Stuffing them under a pillow makes no sense, since they might as well earn interest, no matter how little. Putting it in a bank means reinvestment in American financial instruments. (Banks are remarkably efficient at this. Money deposited is put into interest-earning instruments by the end of the same day.) They could buy American goods, but that's what we're trying to encourage anyway.
American dollars just aren't good for anything other than buying products (or financial instruments) sold in American dollars. The Chinese must send those dollars home. There's no other place for them to go. Whoever gets American dollars through trade will end up holding dollar assets by the end of the day (more on this in the Wall Street Journal, 3/14/05, p.A17).
There's a also third reason, but it's controversial even among conservatives, since it advises working against the free market: trade protectionism.
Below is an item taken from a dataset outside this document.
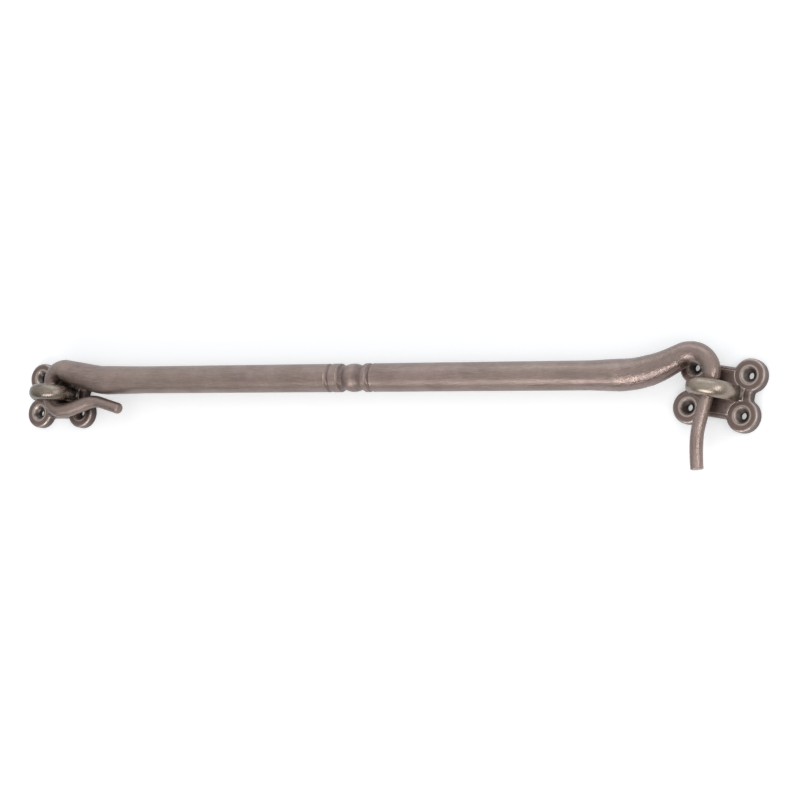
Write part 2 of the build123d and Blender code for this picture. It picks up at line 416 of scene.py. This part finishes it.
def plate_bronze(name, centre, turn, shade_and_grime_share):
    """Cast plate: painted shade and grime by the staple, painted shade in holes, pad and walls,
    painted highlights and wear on lobes, rims and shoulders.
    """
    material, tree, shader, place = new_metal(name)
    own = put(tree, "Mapping", vector_type="TEXTURE")
    own = feed(tree, own, Vector=place, Location=centre, Rotation=(0, 0, turn)).outputs[0]
    x, y, _ = split(tree, own)
    from_staple = reckon(tree, "ABSOLUTE", y)
    from_screw = span(
        tree,
        reckon(tree, "SUBTRACT", reckon(tree, "ABSOLUTE", x), screw_x),
        reckon(tree, "SUBTRACT", from_staple, screw_y),
    )
    # Painted shade in the countersinks and screw holes
    in_hole = ease(tree, from_screw, *hole_reach)
    # Painted highlight and wear on the countersinks' rims
    on_rim = overlap(
        tree, ease(tree, from_screw, *rim_inside), ease(tree, from_screw, *rim_outside)
    )
    # Painted shade and darker patina on the pad between the lobes
    on_top = ease(tree, from_screw, *top_reach)
    on_lobe = ease(tree, from_screw, *lobe_reach)
    # Painted shade and grime round the staple, off the lobes
    shade_and_grime = overlap(
        tree,
        ease(tree, from_screw, *web_reach),
        ease(tree, from_staple, *plate_shade_and_grime_reach, to_low=0.25, to_high=shade_and_grime_share),
    )

    # The upward lean of the surface: 1 on the flats, 0 on the outer wall
    lean = split(tree, put(tree, "NewGeometry").outputs["Normal"])[2]
    # Painted highlight and wear on the lobes' rounded shoulders
    shoulder = overlap(tree, ease(tree, lean, 0.97, 0.8), ease(tree, lean, 0.2, 0.45), on_lobe)
    # Painted shade on the outer walls, by their lean alone
    on_wall = overlap(tree, ease(tree, lean, 0.4, 0.15), ease(tree, from_screw, *wall_reach))

    grain = use(tree, grain_group, Vector=own, Length=1.6 * mm, Width=0.35 * mm)
    patina = use(tree, patina_group, Vector=own, Cloud=330.0, Speck=1500.0)
    wear = use(tree, wear_group, Vector=place, Radius=0.45 * mm, Breakup=650.0)

    black = (0.045, 0.03, 0.027, 1)
    dark = (0.17, 0.115, 0.1, 1)
    brown = (0.34, 0.245, 0.215, 1)
    light = (0.46, 0.36, 0.325, 1)
    rubbed = (0.66, 0.56, 0.5, 1)
    tone = lay_coats(
        tree,
        blend_tones(tree, patina.outputs["Clouds"], dark, brown),
        (light, grain.outputs["Fine"], 0.35),
        # painted shade and darker patina on the pad
        (dark, on_top, 0.85),
        # painted shade on the outer walls
        (dark, on_wall, 0.8),
        (rubbed, wear.outputs["Wear"], ease(tree, on_lobe, 0.0, 1.0, to_low=0.25)),
        # painted highlight and wear on the shoulders
        (rubbed, shoulder, 0.75),
        # painted shade and grime by the staple
        (black, shade_and_grime, 1.0),
        # painted highlight and wear on the rims
        (rubbed, on_rim, 0.6),
        # painted shade in the holes
        (black, in_hole, 0.85),
    )
    roughness = shift(tree, 0.4, (grain.outputs["Coarse"], -0.1), (in_hole, 0.15))
    relief = shift(tree, grain.outputs["Fine"], (patina.outputs["Pits"], 1.2))
    finish_metal(tree, shader, tone, roughness, relief, depth=0.025 * mm)
    return material


def staple_brass(name, tarnish_and_shade):
    """Bent wire, more olive than the bar, rubbed on its edges, with painted shade and grime near
    the plate.
    """
    material, tree, shader, place = new_metal(name)
    height = split(tree, place)[2]
    # Painted shade and grime low down on the staple, near the plate
    shade_and_grime = ease(tree, height, *staple_shade_and_grime_height, to_high=0.8)
    grain = use(tree, grain_group, Vector=place, Length=3 * mm, Width=0.3 * mm)
    patina = use(tree, patina_group, Vector=place, Cloud=220.0, Speck=1300.0)
    wear = use(tree, wear_group, Vector=place, Radius=0.4 * mm, Breakup=650.0)

    black = (0.07, 0.056, 0.046, 1)
    dark = (0.17, 0.135, 0.108, 1)
    olive = (0.37, 0.298, 0.238, 1)
    light = (0.66, 0.55, 0.45, 1)
    # Tarnish, with painted shade making the fixed staple darker
    darkened = shift(tree, tarnish_and_shade, (patina.outputs["Clouds"], 0.45))
    tone = lay_coats(
        tree,
        blend_tones(tree, darkened, olive, dark),
        (light, grain.outputs["Fine"], 0.25),
        (light, wear.outputs["Wear"], 1.0),
        # painted shade and grime low on the staple
        (black, shade_and_grime, 1.0),
    )
    roughness = shift(tree, 0.34, (grain.outputs["Coarse"], -0.1))
    relief = shift(tree, grain.outputs["Fine"], (patina.outputs["Pits"], 0.5))
    finish_metal(tree, shader, tone, roughness, relief, depth=0.015 * mm)
    return material


finishes = {
    "hook_bar": bar_bronze(),
    # The fixed plate has more painted shade and grime round its staple
    "fixed_plate": plate_bronze("Fixed plate bronze", (0, 0, 0), 0, 0.95),
    "receiver_plate": plate_bronze("Receiver plate bronze", receiver_centre, receiver_turn, 0.4),
    # The fixed staple is darker: tarnish and painted shade
    "fixed_staple": staple_brass("Fixed staple brass", 0.62),
    "receiver_staple": staple_brass("Receiver staple brass", 0.05),
}
for name, material in finishes.items():
    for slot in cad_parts[name].material_slots:
        slot.material = material


def pale_table():
    """A plain white table, a little below the plates' backs so that nothing lies in it."""
    shape = bmesh.new()
    bmesh.ops.create_grid(shape, x_segments=1, y_segments=1, size=4)
    bmesh.ops.translate(shape, verts=shape.verts, vec=(0.13, 0, -table_drop))
    mesh = bpy.data.meshes.new("Table")
    shape.to_mesh(mesh)
    shape.free()
    table = bpy.data.objects.new("Table", mesh)
    bpy.context.scene.collection.objects.link(table)
    material = bpy.data.materials.new("White table")
    material.use_nodes = True
    tree = material.node_tree
    seen = put(tree, "LightPath").outputs["Is Camera Ray"]
    feed(
        tree,
        tree.nodes["Principled BSDF"],
        Base_Color=table_colour,
        Roughness=0.7,
        Emission_Color=(1, 1, 1, 1),
        Emission_Strength=reckon(tree, "MULTIPLY", seen, table_glow),
    )
    mesh.materials.append(material)


def soft_light(name, place, target, width, height, power, colour):
    """A softbox at a place, turned to a target."""
    data = bpy.data.lights.new(name, "AREA")
    data.shape = "RECTANGLE"
    data.size = width
    data.size_y = height
    data.energy = power
    data.color = colour
    lamp = bpy.data.objects.new(name, data)
    lamp.visible_camera = False
    lamp.location = place
    lamp.rotation_euler = (Vector(target) - Vector(place)).to_track_quat("-Z", "Y").to_euler()
    bpy.context.scene.collection.objects.link(lamp)


def sky_patch():
    """A soft bright patch of sky round a direction, wider as the spread falls."""
    tree, start, end = new_group(
        "Sky patch",
        {
            "Vector": ("Vector", None),
            "Direction": ("Vector", (0, 0, 1)),
            "Spread": ("Float", 5.0),
        },
        {"Light": "Float"},
    )
    agree = reckon_vectors(
        tree, "DOT_PRODUCT", start.outputs["Vector"], start.outputs["Direction"]
    )
    short = reckon(tree, "SUBTRACT", agree.outputs["Value"], 1.0)
    fall = reckon(tree, "EXPONENT", reckon(tree, "MULTIPLY", short, start.outputs["Spread"]))
    feed(tree, end, Light=fall)
    return tree


def set_studio():
    """Soft surroundings, open overhead and beyond the bar, and lamps on three sides of it."""
    world = bpy.data.worlds.new("Studio")
    world.use_nodes = True
    tree = world.node_tree
    look = put(tree, "TexCoord").outputs["Generated"]
    group = sky_patch()
    strength = 0.0
    for direction, spread, light in sky_patches:
        towards = Vector(direction).normalized()
        patch = use(tree, group, Vector=look, Direction=towards, Spread=spread)
        strength = shift(tree, strength, (patch.outputs["Light"], light))
    feed(tree, tree.nodes["Background"], Color=(0.98, 0.99, 1, 1), Strength=strength)
    bpy.context.scene.world = world
    for softbox in softboxes:
        soft_light(*softbox)


def set_camera():
    """The camera where the photograph was taken."""
    data = bpy.data.cameras.new("Camera")
    data.sensor_width = sensor_width
    data.lens = camera_lens
    data.clip_start = 0.02
    data.clip_end = 50
    camera = bpy.data.objects.new("Camera", data)
    back = Vector(camera_back).normalized()
    up = back.cross(Vector(camera_right)).normalized()
    right = up.cross(back)
    turn = Matrix((right, up, back)).transposed()
    camera.matrix_world = Matrix.Translation(camera_place) @ turn.to_4x4()
    bpy.context.scene.collection.objects.link(camera)
    bpy.context.scene.camera = camera
    bpy.context.scene.view_settings.view_transform = "Standard"


pale_table()
set_studio()
set_camera()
People fear American jobs being lost to Chinese producers -- this is currently a very hot topic in the textile industry -- so they want to prohibit many imports. But protectionism hurts domestic industries as well as helping them; if the current textile quotas are adopted, clothing prices will rise by $6 billion a year. Many clothing retailers say this will reduce their sales and profits, and they, too, will lose jobs. The administration recently backtracked from its disastrous protection of the steel industry for just these reasons.
The Once Mighty Dollar won't help the trade deficit by getting any weaker, but it will hurt America.
The dollar has fallen by more than a 100% against the Japanese yen over the past fifteen years, and yet our trade deficit with Japan is no smaller. The dollar has also fallen by more than 30% against most world currencies since President Bush took office, yet our trade deficit keeps growing.
One reason for this is that a weak dollar does not help American exporters as clearly as conservatives claim. The cost of production may actually increase if American products include foreign parts or materials. This was an issue for American automobile parts manufacturers, who recently lobbied against the weak dollar. Parts in Asian may cost 50% less than anyplace else, so if the dollar falls by 20%, they cost America more, with no cheaper alternative. The American products using them then also cost more.
* Full Disclosure Dr. Spade admits there is a future problem with the Trade Deficit, just not not one often discussed: by holding American dollars, the Chinese are saving for future purchases against our productive capacity. America, like other nations (including China), is getting older. We're going to have fewer active workers, and the more dollars that are out there to purchase their goods, the less those future workers will have for themselves. Of course, this is true when Americans save their dollars, too. The more saved by our future retirees, the less our future workers will keep of the products they make. Another problem with the weak dollar is that it doesn't improve the trade deficit if Americans reduce their purchases of imports by the same amount that the dollar falls. If the dollar drops by 20%, and Americans buy 20% fewer imports, the trade deficit remains unchanged: Americans buy fewer imported goods but spend more dollars on the ones they do buy.
A weak dollar also hurts American individuals and businesses purchasing any foreign goods, to say nothing of its impact on the world economy. America does best when the world as a whole is healthy.
But, says the White House, what can we do? The dollar is just finding its natural level.
Baloney. If this argument ever made sense, it was before the Clinton administration proved it wrong. Robert Rubin, Secretary of the Treasury, was particularly adept at keeping the dollar strong... continuing the policy of Bush, Sr. and Ronald Reagan. Currency values are now affected primarily through speculative trading. The value of dollars exchanged through such arbitrage vastly exceeds the amount traded over actual goods and services. This means psychology has a significant impact -- if traders think the dollar will fall, it falls. It also means the White House has a number of tools at its disposal.
Rubin was notorious for his aggressive moves to hurt traders who bet against the dollar. Every now and then he would have the Treasury buy dollars to flatten the traders who had bet against it that day. He didn't need to do that very often, since traders became wary of potential losses, and the total amount of dollar purchases by the Treasury never became that great. It was just enough, in combination with a clear, unequivocal stance by the rest of the administration, to support belief in a strong dollar.
The Wall Street Journal, The Economist, and numerous other conservative financial papers fault the administration for failing to support a strong dollar policy.